The explosion of social media in our society, and at medical meetings in particular, is changing how our society, and medical professionals in particular, work and interact. There is potential for tremendous good: social media to market, to promote, to communicate rapidly, to effect change.
But the social media story is not always one of roses.
My talk at the 2015 American College of Cardiology Scientific Sessions referenced a factoid that I am not smart enough to completely verify, but I suspect isn't too far off the mark: that in January of 2014 there were 7,095,476,818 people in the world and 6,572,950,124 (93%) of them had mobile phones.
Think about that.
Everyone has a camera with them. Everyone at meetings (especially scientific sessions far away from the office) is shooting pictures of abstracts, friends, selfies, drug company displays … whatever - despite a policy to the contrary.
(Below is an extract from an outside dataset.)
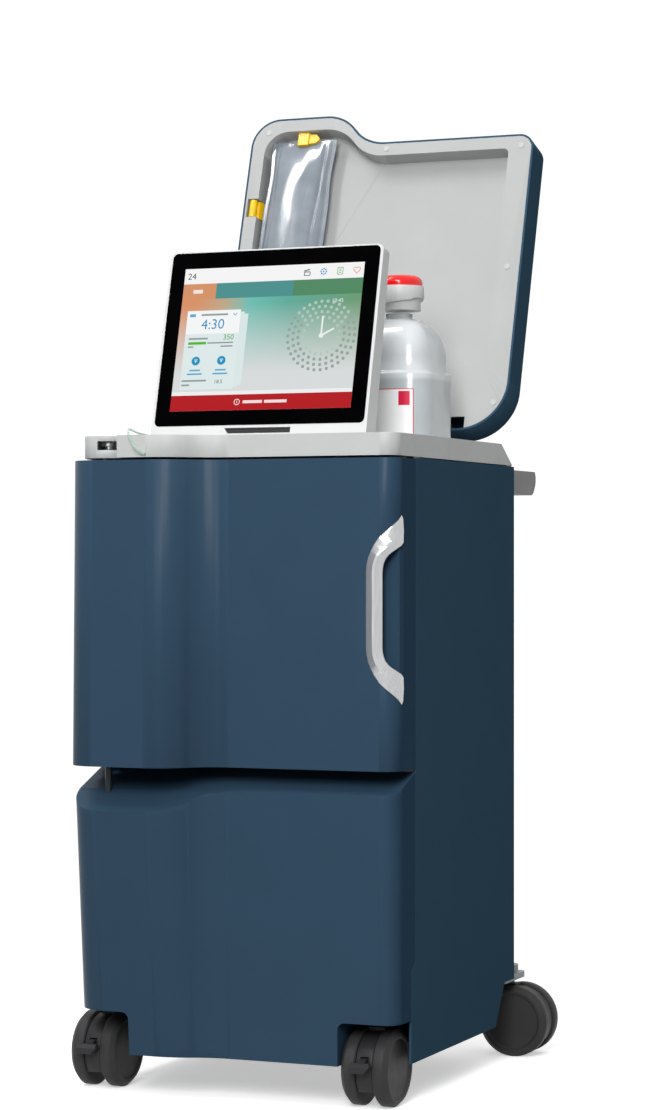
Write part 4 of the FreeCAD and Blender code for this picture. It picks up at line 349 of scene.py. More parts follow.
def clear_film():
    """Clear soft film round liquid, faintly blue."""
    material, tree, shader = new_material("clear_film")
    cloud = grain(tree, 30.0)
    tree.links.new(tinted(tree, cloud, srgb(126, 136, 147), srgb(146, 156, 166)), shader.inputs["Base Color"])
    tree.links.new(between(tree, cloud, 0.10, 0.16), shader.inputs["Roughness"])
    shader.inputs["IOR"].default_value = 1.45
    shader.inputs["Specular IOR Level"].default_value = 0.8
    shader.inputs["Coat Weight"].default_value = 1.0
    shader.inputs["Coat Roughness"].default_value = 0.08
    rough_bump(tree, shader, grain(tree, 40.0, 2.0), 0.0003, 0.3)
    return see_through(tree, shader, material, 0.25)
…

And now, there's even live streaming video on Twitter. I experimented with one of these yesterday called Meerkat. (Twitter recently announced a partnership with competing live video feed service called Periscope, so this feature is here to stay). For $1.99 I downloaded the Meerkat app to my cell phone, linked my Twitter account, and my ability to transform any experience into a live video feed transmitted instantly to the world was complete. There are some "rules" associated with Meerkat. Yet even with these rules, I found it disquieting that I held Big Brother's camera in my hand, if only for a few minutes. Those videos might not be on the "cloud" by policy, but how do I know where else they're stored, or used.
There is a remarkable power, subversiveness, and wonder in the simplicity of this new technology to send live video feeds from a mobile phone. It is both novel and "cool." But I still deleted the video that I sent from the ACC meeting yesterday from my iPhone this morning after I thought about things. Perhaps I'm being overly cautious because videos can still be taken at meetings and uploaded to YouTube for the world to share. But somehow this live feed was different - so instantaneous, so uncontrollable.
And as a doctor, I don't want to become an agent for Big Brother.